Jay has the most characteristic hands. Those hands were misshapened by arthritis but those hands came to mean so much. Those hands were famous with the grandkids for the "dreaded knee clamp"! It was nothing more than those hands grabbing the child's knees. Of course it was accompanied by a terrific roar and by screaming and sqeals of giggling as the kids ran away only to return and see if they could escape before those hands got them again. Those hands were boxer hands. He never lost a fight during his boxing career in the Navy.
They were gentle hands that cradled kids, grandkids and great-grandkids as he sang sweetly to them. Those hands were wise hands that became a prominent tax lawyer in Washington DC. As we held 2 different memorial services in Utah and Maryland we learned so much about the man that belonged to those hands. Those hands loved tennis and would help you to learn only long enough to beat you with his wicked slices.
Those hands played football with kids, adults, even the Kennedy brothers once upon a time. Yet those hands chose not to go into political life because his family was too important to him. Those hands expected you to be honest and true to yourself. He lived his life by that motto. He wasn't perfect, but he was gentle and full of love. He counseled with you, asked questions that became ever more probing as he wanted to be sure that you were truly being true to yourself. Those hands in later life carried a cane. That cane became his extension as moving became more difficult and was often used to snag a grandchild or great grandchild by the hook and upend them as he played with them.
Those hands would weild a mighty plastic sword while he was dressed in his armour and he fought off knights, dragons and any bad guys that were thought up by the kids. Keegan, his oldest great-grandchild quickly learned that it was better to be grandpa's guard than to battle him, because somehow he always won!!
Those hands reached out and helped so many. When he gave a sizeable contribution to a university, they wanted to use it build a building and name it after him. He refused and said that he wasn't interested in bricks and mortar, but in helping people. Instead he began a literacy program that was aimed at underprivelaged parents and their kids and taught them to read to their children. Those hands reached out to families that he befriended and lifted them to a differnt station in life and changed the course of events for their children. Those hands would carry his friend who had been crippled by polio and refused to let him wallow in his pain and grief. He encouraged is friend to go out and live life to it's fullest and those 2 families became inseparable over the years. Those hands counseled and loved and made bets that always benefitted someone else if they would live up to their side of the wager.

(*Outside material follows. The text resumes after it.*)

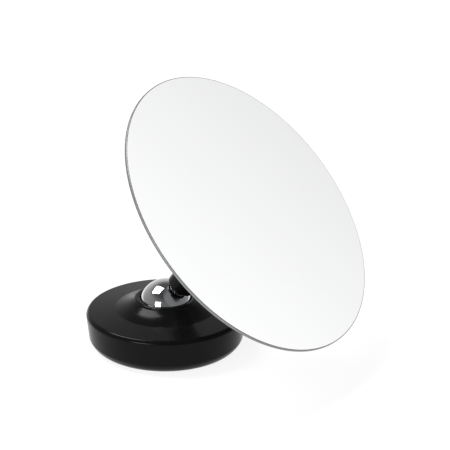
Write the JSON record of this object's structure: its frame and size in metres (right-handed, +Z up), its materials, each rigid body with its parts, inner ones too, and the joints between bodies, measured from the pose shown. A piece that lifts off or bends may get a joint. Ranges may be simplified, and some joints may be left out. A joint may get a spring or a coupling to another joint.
{
  "type": "countertop mirror",
  "caption": "Round polished mirror on a short black stem that swings and twists on a chrome ball, held by a low weighted black base with a friction knuckle behind the plate.",
  "frame": {"origin": "centre of the foot pad's underside, on the surface that the object stands on", "axes": "+Z up, +X the way the stem leans and the mirror faces at rest, +Y across the mirror"},
  "size_m": [0.0732, 0.08, 0.0727],
  "materials": {
    "black_anodised": "satin",
    "mirror_steel": "polished",
    "ball_chrome": "polished",
    "plain_steel": "satin",
    "nickel_plate": "satin",
    "dark_steel": "satin",
    "black_rubber": "matte",
    "black_plastic": "satin",
    "white_plastic": "satin",
    "foam_adhesive": "matte"
  },
  "bodies": {
    "base": {"base_cover": "black_anodised", "foot_pad": "black_rubber", "bottom_plate": "plain_steel", "weight_ring": "plain_steel", "seat_spring": "plain_steel", "ball_retainer": "black_plastic", "base_screw_1": "dark_steel", "base_screw_2": "dark_steel", "base_screw_3": "dark_steel", "magnet_1": "nickel_plate", "magnet_2": "nickel_plate", "magnet_3": "nickel_plate"},
    "seat": {"seat_cup": "white_plastic"},
    "ball": {"swivel_ball": "ball_chrome", "ball_stud": "plain_steel"},
    "stem": {"stem": "black_anodised", "knuckle_washer_left": "white_plastic", "knuckle_washer_right": "white_plastic"},
    "head": {"mirror_mount": "black_anodised", "knuckle_screw": "dark_steel", "knuckle_nut": "dark_steel", "adhesive_pad": "foam_adhesive", "mirror_plate": "mirror_steel"}
  },
  "joints": [
    {"name": "swivel", "type": "hinge", "parent": "base", "child": "seat", "pos_m": [0, 0, 0.0113], "axis": [0, 0, 1], "continuous": true},
    {"name": "lean", "type": "hinge", "parent": "seat", "child": "ball", "pos_m": [0, 0, 0.0113], "axis": [0, 1, 0], "range_deg": [-80, 9]},
    {"name": "twist", "type": "hinge", "parent": "ball", "child": "stem", "pos_m": [0, 0, 0.0113], "axis": [0.5835, 0, 0.8121], "continuous": true},
    {"name": "mirror_tilt", "type": "hinge", "parent": "stem", "child": "head", "pos_m": [0.01821, 0, 0.03664], "axis": [0, 1, 0], "range_deg": [-57, 32]}
  ]
}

Those hands loved dogs. And they always loved him back!!
Those hands have come to mean so much to me. They have changed me. They have changed my family.

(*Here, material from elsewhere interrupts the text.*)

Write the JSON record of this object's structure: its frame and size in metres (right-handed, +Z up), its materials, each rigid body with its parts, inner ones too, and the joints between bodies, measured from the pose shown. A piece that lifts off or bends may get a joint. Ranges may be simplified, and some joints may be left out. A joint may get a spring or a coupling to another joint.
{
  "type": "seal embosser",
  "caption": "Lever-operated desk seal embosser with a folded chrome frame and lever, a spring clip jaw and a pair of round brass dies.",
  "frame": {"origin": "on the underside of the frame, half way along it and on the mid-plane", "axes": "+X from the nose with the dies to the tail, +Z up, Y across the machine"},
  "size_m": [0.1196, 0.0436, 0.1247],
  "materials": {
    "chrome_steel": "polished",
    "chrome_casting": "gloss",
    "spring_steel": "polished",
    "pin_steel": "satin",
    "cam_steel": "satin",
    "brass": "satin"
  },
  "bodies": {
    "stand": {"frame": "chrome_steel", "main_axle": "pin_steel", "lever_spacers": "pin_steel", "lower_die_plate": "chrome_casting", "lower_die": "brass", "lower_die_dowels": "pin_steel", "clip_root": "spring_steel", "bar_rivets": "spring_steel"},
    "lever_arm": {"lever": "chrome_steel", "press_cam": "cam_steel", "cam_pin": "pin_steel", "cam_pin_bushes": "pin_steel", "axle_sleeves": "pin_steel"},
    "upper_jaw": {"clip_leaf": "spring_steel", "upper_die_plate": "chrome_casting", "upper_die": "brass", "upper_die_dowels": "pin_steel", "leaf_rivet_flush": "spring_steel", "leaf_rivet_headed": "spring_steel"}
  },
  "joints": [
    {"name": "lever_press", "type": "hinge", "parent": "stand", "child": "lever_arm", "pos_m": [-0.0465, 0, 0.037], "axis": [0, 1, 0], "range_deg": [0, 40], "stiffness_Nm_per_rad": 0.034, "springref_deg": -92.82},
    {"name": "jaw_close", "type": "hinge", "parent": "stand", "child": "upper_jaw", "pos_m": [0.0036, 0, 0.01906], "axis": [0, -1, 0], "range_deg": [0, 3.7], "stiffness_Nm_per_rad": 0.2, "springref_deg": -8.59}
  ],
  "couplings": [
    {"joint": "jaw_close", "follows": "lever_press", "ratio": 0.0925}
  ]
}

Jay leaves behind a legacy of family first. He chose not to let his children become involved in extra curricular sports because he figured there was enough of them (6 kids) to form their own teams and that way they could all participate together. He chose to give most of his Saturday's to his children and to grand adventures hiking, and playing at things they all did together. He chose to analyze everything on his yellow legal pad and write it all out.
Those hands will be greatly missed, but he will always be remembered. It was put best by someone at the Memorial Service when he said: "Jay was not much for religon. He was a self proclaimed agnostic. But he was the most Christian man I ever knew." We love you Jay. We will miss you. We can't wait to see you again and be reunited with you! Your hands will live on through us as we try to emulate what those hands have done!